While the fate of the Jews shocked the British and the Americans and - particularly in the case of the Americans - sharpened their attitudes towards the conquered nation, the Soviet authorities made little of it. The anonymous author of
A Woman in Berlin
, for example, was surprised: ‘no Russian has so far reproached me for the German persecution of the Jews’.
6

 

When the Allies invaded Germany in the first half of 1945, they came bearing war aims and plans. They had gone to war because they had been provoked by the Axis powers. Now the desire was to crush Germany and its allies. ‘Their effort to emerge victorious included neither an aim to destroy any segment of the German population nor a plan to save any part of Germany’s victims,’ one historian has written. ‘The post-war punishment of perpetrators was largely a consequence of afterthoughts. The liberation of the survivors was almost entirely a by-product of victory. The Allies could harmonise with their war effort all sorts of denunciations of the Germans, but there was no disposition to deviate from military goals for the deliverance of the Jews. In that sense the destruction of the Jews presented itself as a problem with which the Allies could not effectively deal.’
7

The Allies needed to win first, before they could even think about how they would clear up the mess. The first war aim was to establish security, which the Treaty of Versailles of 1919 had singularly failed to do. At first there were only the British. When Churchill came to power in 1940 ‘appeasement’ was already a dirty word. ‘Vansittartism’, which saw the Germans as a tribe of incorrigible louts from the time of Tacitus to the present day, had become the dominant thinking in governing circles. It was developed by the diplomat Lord Vansittart, who spent part of the war giving radio broadcasts which examined different Germans in turn, pointing out how nasty they all were. Vansittartism inspired historians to search archives for further evidence of the deep-seated evilness of the Germans. To some extent it is still alive today.
8

The first Vansittartite directive to emerge from Whitehall was ‘absolute silence’. Officially, at least, Her Majesty’s Government would not talk to Germans. With time ‘absolute silence’ gave way to ‘unconditional surrender’. There was to be no negotiated peace this time. The opposite school was that of the historian E. H. Carr, who thought that a civilised Germany was merely a question of finding the right man. In Britain’s first studies for a post-war Germany there was discussion of reparations: Germany would thereby be deprived of the means to make war. From the summer of 1943 the task of planning the occupation was handed over to Clement Attlee, who would become one of the ‘Big Three’ at the Potsdam Conference
9
when the Conservatives lost the July 1945 election.

The Western Allies tended to agree with Robert Vansittart that the Second War had been largely caused by the perpetrators of the First, and that meant Prussia. It was a long time before they came to terms with the idea of Nazism as a non-Prussian movement. The Atlantic Charter of 14 April 1941 had a little flavour of Woodrow Wilson’s Fourteen Points twenty-three years before. An expression of the principles on which the peace was to be based, it was drawn up by Churchill and amended by Roosevelt. The American president added the passages condemning aggressive war and calling for German disarmament.
10
It was followed by the Declaration of the United Nations signed by twenty-six governments on 1 January 1942, an agreement to uphold the Atlantic Charter.

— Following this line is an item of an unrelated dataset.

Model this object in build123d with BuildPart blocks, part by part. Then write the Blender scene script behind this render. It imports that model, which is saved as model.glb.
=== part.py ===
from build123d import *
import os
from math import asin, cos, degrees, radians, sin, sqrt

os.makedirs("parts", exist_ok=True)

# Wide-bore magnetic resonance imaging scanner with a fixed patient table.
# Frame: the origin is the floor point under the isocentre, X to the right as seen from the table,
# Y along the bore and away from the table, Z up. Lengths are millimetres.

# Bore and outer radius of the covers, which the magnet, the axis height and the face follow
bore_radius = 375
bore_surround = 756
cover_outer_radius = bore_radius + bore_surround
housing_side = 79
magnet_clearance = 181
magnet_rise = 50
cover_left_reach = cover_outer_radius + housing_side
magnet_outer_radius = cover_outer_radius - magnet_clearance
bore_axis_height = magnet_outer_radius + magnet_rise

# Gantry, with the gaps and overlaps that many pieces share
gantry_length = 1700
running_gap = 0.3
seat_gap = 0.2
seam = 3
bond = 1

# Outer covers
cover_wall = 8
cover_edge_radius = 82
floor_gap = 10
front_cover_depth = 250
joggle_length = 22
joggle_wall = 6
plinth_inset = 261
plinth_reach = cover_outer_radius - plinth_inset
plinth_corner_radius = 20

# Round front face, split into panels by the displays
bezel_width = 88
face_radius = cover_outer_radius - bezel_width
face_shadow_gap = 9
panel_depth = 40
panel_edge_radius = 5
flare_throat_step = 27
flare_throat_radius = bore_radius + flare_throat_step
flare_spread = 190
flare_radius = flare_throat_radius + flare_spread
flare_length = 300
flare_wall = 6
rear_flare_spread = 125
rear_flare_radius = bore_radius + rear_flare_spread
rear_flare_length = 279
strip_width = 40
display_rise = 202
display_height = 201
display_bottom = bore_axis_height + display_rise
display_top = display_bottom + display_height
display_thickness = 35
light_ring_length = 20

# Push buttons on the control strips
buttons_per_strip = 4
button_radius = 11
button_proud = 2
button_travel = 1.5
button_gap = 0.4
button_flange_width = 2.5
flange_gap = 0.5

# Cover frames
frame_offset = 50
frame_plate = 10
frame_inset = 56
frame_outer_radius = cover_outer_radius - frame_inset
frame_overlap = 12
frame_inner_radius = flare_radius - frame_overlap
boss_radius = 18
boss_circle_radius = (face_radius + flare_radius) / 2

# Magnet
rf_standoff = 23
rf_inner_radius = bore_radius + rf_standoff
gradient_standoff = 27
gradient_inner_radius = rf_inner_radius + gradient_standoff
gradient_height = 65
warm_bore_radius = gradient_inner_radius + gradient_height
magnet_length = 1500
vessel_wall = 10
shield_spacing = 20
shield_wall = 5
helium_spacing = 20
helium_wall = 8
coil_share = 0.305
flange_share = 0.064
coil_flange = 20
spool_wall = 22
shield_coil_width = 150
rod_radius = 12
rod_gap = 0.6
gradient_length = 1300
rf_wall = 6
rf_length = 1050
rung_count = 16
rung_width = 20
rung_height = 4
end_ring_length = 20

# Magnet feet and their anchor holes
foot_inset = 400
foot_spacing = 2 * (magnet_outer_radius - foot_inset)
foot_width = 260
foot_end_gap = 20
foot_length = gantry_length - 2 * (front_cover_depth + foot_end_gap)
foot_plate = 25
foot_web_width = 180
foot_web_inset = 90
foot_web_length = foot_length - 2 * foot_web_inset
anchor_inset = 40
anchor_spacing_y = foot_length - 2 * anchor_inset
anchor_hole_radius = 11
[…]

The first meeting between Churchill and Roosevelt to discuss war aims was held in Newfoundland in August 1941. Churchill was more pragmatic than Roosevelt; the American leader was much more hostile to the Germans. He had been partially educated in Germany and he had come home with strongly held anti-German views. He had no desire to meet a member of the German resistance who came to see him at the beginning of the war.
11
The two leaders decided that there would be no annexations after the successful campaign, and no territorial changes would be effected that did not accord with the freely expressed wishes of the peoples concerned. The high-minded principles expressed at that time formed the basis for the Atlantic Charter -
Pax Americana
. Future wars would be prevented by stopping Germany from disturbing the peace. Germany was to be demilitarised, denazified and made to restore the land it had poached from its neighbours.
12

German and Austrian émigrés played an important role in shaping American thinking after 1941. Many of them worked in the Research and Analysis Branch (R & A) of Military Intelligence (OSS). Prominent were the historians Hajo Holborn and Felix Gilbert, the politicologues Otto Kirchheimer, John Herz and Franz Leopold Neumann and the philosopher Herbert Marcuse. The most important of them was Franz Neumann, the author of
Behemoth: The Structure and Practise of National Socialism
. Neumann argued for a radical reconstruction of Germany to avoid repeats of Hitler’s coming to power. One key plank to his doctrine was the establishment of some sort of European Union. The traditional Germany was to be removed by a social revolution.
13
There was only a brief window when the Western Allies tried to woo the Jews. This corresponded to the time of the first Nuremberg trials. When East and West fell out for good, the Allies - the West in particular - were prepared to sweep a good deal under the carpet in order to groom their new German ally and relieve themselves of the unpleasant business of censuring its people for their past conduct.